On Dec 22, 2016, at 12:16 PM, Niels Möller nisse@lysator.liu.se wrote:
Ron Frederick ronf@timeheart.net writes:
Rather than adding a function to return the structure size here, what do you think about adding functions such as umac32_new() which would do the allocation of the structure and return a pointer to it?
Actually, I think I'd prefer a way to get the struct size at run time; otherwise I'd have to consider interfaces to let an application override the allocation function used by the *_new functions.
Are you sure the ctypes package you use doesn't provide any general way to extract struct sizes from a C interface? I know it's common practice to design libraries to have only opaque types, with function calls for allocation, use, and deallocation. But I wouldn't expect nettle to be the only library which tries to be more low-level and expose some internals.
[Ron] Keep in mind that the binding we’re talking about here is all happening dynamically at run time of the Python program. At that point in time, source code to the C module wouldn’t even be available on the system (not even header files) in many cases, and there’d be no C compiler or preprocessor available to parse them even if they were. The only thing available is the information in the dynamic library itself, readable by the linker.
There is a “sizeof” function in ctypes for structures, but the exact types and ordering of the members of the structure would have to be provided in the Python code, which in this case would be translating the C structure definitions (and CPP macros in this case) into the ctypes equivalent, meaning the structure is no longer opaque.
For example, if one ever wants to let the python code read or write fields of a struct used in a C interface, then, I imagine, the python glue magic needs to either extract the layout from the header file, or generate a litte C code, including the header file, to get proper sizes and offsets or accesor functions.
[Ron] There are other ways to interface to C code in Python that can auto-generate shims to do something like this, but they would involve actually generating and compiling additional C code at build time and shipping an additional C shared library with the Python code, which means multiple versions of the package are needed to cover each of the supported architectures. That’s what I’m trying to avoid here, as up until now my package is 100% pure Python and the exact same code runs on all architectures and OSes (MacOS/Windows/UNIX). The only calls out to C code are either provided by other Python modules or involve dynamic linking against third-party C libraries using ctypes operating at the ABI level.
I think that, in general, it makes little sense to use C code in a shared library without also using the corresponding header file in some way or the other.
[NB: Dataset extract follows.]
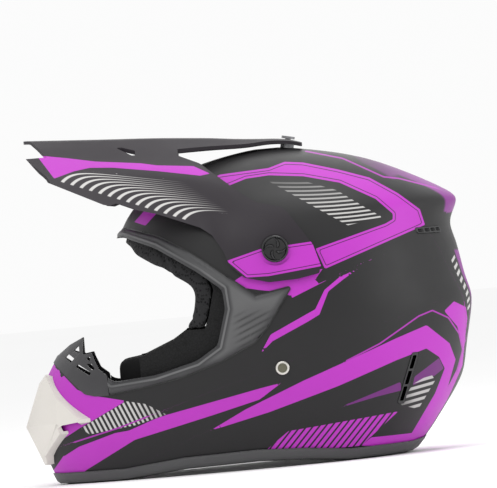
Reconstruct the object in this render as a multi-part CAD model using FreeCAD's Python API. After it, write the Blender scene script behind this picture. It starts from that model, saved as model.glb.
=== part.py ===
"""Motocross helmet with a tilting peak, built as an assembly of separate pieces.

Frame, in millimetres: the helmet stands on its lower rim, +Z is up and Z = 0 is the surface it stands on.
The face looks towards -Y, and +X is the wearer's left. The origin is under the middle of the whole helmet.

Every wall follows one smooth form, the outer surface of the hard shell. form(grow) gives that form grown
or shrunk by so many millimetres, so a wall is the difference of two of them, and its outline is a prism
drawn in the side view. Outlines and places are drawn for the size below and stretch with it, by across(),
along() and up(), while walls, gaps, pins and bores keep the size that is written here.
"""

import FreeCAD
import Part

import math
import os

from FreeCAD import Vector

os.makedirs("parts", exist_ok=True)

# ---------------------------------------------------------------- overall size, mm
HALF_WIDTH = 125.0  # hard shell at its widest
HALF_LENGTH = 183.0  # hard shell from chin to back, halved
CROWN = 261.5  # top of the hard shell above the surface it stands on

DRAWN_HALF_WIDTH = 125.0  # the size the outlines below are drawn for
DRAWN_HALF_LENGTH = 183.0
DRAWN_CROWN = 261.5
MIDDLE_Y = 3.0  # the form grows and shrinks about this place

# ---------------------------------------------------------------- walls, gaps and fits, mm
SHELL_WALL = 3.6
FOAM_GAP = 0.4  # between the hard shell and the foam behind it
PIECE_GAP = 0.4  # between two pieces that only lie side by side
MOVE_GAP = 0.5  # between two pieces that move past each other
RUNNING_FIT = 0.05  # radial clearance of a pin that turns in its hole
TRIM_PROUD = 1.8  # how far the rubber trims stand off the shell
TRIM_DEPTH = 7.0  # how far they reach in past the shell's outer surface
RIM_HEIGHT = 10.0
RIM_BELOW_SHELL = 3.6  # how much of the rim lies below the shell's lower edge
GUARD_PROUD = 0.8
GUARD_DEPTH = 4.2
PAD_THICKNESS = 10.0  # comfort liner on the foam
CHIN_FOAM = 17.0
FILTER_THICKNESS = 5.0

# ---------------------------------------------------------------- peak
PEAK_WALL = 2.6
PEAK_OFF_SHELL = 2.3  # gap between the peak's side fins and the shell
PEAK_UP_DEG = 4.0
PEAK_DOWN_DEG = 3.0
PIVOT_AT = (29.0, 178.0)  # y, z
BOSS_RADIUS = 12.0
BOSS_THICKNESS = 3.2
STUD_RADIUS = 3.0
KNOB_RADIUS = 11.0
KNOB_THICKNESS = 4.6
KNOB_RIBS = 12
INSERT_RADIUS = 5.6
INSERT_FLANGE_RADIUS = 8.0
INSERT_FLANGE = 1.4
INSERT_LENGTH = 12.0

TAIL_TOP_RADIUS = 91.6  # the tail is an arc about the pivot
TAIL_SCREW_AT = 12.5  # degrees behind the pivot's vertical
TAIL_SCREW_RADIUS = 2.4
TAIL_HEAD_RADIUS = 5.5
TAIL_HEAD_THICKNESS = 2.0

# ---------------------------------------------------------------- chin strap
ANCHOR_AT = (26.0, 81.0)  # y, z of the rivet
RIVET_HEAD_RADIUS = 5.7
RIVET_PROUD = 2.5  # off the shell, at the rivet's middle
RIVET_CENTRE_RADIUS = 3.9
SHANK_RADIUS = 2.6
HANGER_THICKNESS = 1.5
HANGER_INSET = 8.0  # from the shell's inner face, so that the webbing's loop clears the sloping wall
HANGER_RADIUS = 9.0
STRAP_WIDTH = 20.0
STRAP_THICKNESS = 1.6
STRAP_SWING_DEG = 10.0
STRAP_INNER_X = 53.5
STRAP_LOW_Z = 12.0
STRAP_BEND = 3.0  # radius of the webbing's bends, at its middle
HANGER_LOOP_RADIUS = 3.3
RING_RADIUS = 1.6  # half the ring wire's thickness
RING_WIDTH = 27.0
RING_DROP = 21.0
RING_PITCH = 6.5  # between the two rings' bars
SNAP_RADIUS = 6.0

# ---------------------------------------------------------------- places that stretch with the helmet


def across(x):
    return x * HALF_WIDTH / DRAWN_HALF_WIDTH


def along(y):
    return MIDDLE_Y + (y - MIDDLE_Y) * HALF_LENGTH / DRAWN_HALF_LENGTH


def up(z):
    return z * CROWN / DRAWN_CROWN


PIVOT_Y, PIVOT_Z = along(PIVOT_AT[0]), up(PIVOT_AT[1])
ANCHOR_Y, ANCHOR_Z = along(ANCHOR_AT[0]), up(ANCHOR_AT[1])

# ---------------------------------------------------------------- the form
# One row per level: height, front, back, half width, where it is widest, and how sharp the front and the
# back are (0.5 is an ellipse, more is pointed).
LEVELS = [
    (-12, -160, 116, 87, 34, 0.62, 0.50),
    (0, -166, 128, 94, 36, 0.62, 0.50),
    (14, -173, 142, 101, 40, 0.64, 0.50),
    (30, -177, 154, 106.5, 46, 0.66, 0.52),
    (46, -180, 166, 111, 50, 0.68, 0.54),
    (60, -179.5, 175, 114.5, 52, 0.70, 0.56),
    (70, -177, 178, 117, 50, 0.70, 0.57),
    (86, -172, 181, 120.5, 46, 0.69, 0.59),
    (102, -162, 185, 123.5, 40, 0.67, 0.61),
    (118, -150, 188.5, 125.5, 36, 0.64, 0.62),
    (128, -143, 189, 125.5, 34, 0.62, 0.62),
    (140, -135, 185, 124.8, 33, 0.60, 0.62),
    (156, -124, 182.5, 123.3, 32, 0.57, 0.61),
    (172, -114, 180, 120.5, 31, 0.55, 0.60),
    (183, -108, 176, 118, 30, 0.54, 0.60),
    (192, -103, 177.5, 115, 30, 0.53, 0.62),
    (203, -97, 184, 110, 30, 0.52, 0.66),
    (209, -94, 183, 106.5, 30, 0.51, 0.68),
    (217, -89, 171, 101, 30, 0.50, 0.66),
    (228, -79, 151, 91, 30, 0.50, 0.62),
    (239, -64, 129, 76, 30, 0.50, 0.58),
    (248, -44, 107, 59, 30, 0.50, 0.55),
    (255.5, -20, 78, 38, 30, 0.50, 0.52),
    (260.5, 8, 50, 14, 30, 0.50, 0.50),
    (261.5, 20, 40, 5, 30, 0.50, 0.50),
]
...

In principle, the compiler could insert information about sizes and struct layouts (for more general use than just debug info) into the object files, so that the python glue code could extract it from the shared library itself. But as far as I'm aware, common compilers and linkers don't do that.
[Ron] Yeah - I think that sort of information may be available when libraries are compiled with debug information, but it’s not something available to the linker as far as I know and I’ve never seen anything to allow languages like Python to use that data to access structures like this.
ctx = ctypes.create_string_buffer(UMAC_CTX_SIZE)
Note that nettle's context structs have stricter alignment requirements than a string. Maybe you need to use a different allocation method, to guarantedd you at least as much alignment as the system's malloc?
[Ron] This is a good point. Based on some simple tests, the returned memory always seems to be at least 16-byte aligned similar to malloc(), but I can’t actually find documentation that explicitly promises this. I’ll have to do more research on this.
I really don’t want to rely on a hard-coded size like this,
I totally agree that's a bad workaround.
[Ron] Unfortunately, my options at the moment seem to be to either do this or keep looking for alternate implementations of UMAC I can attempt to link against if I want to continue to keep my code 100% Python, and the Nettle version of UMAC is by far the cleanest thing I’ve found so far.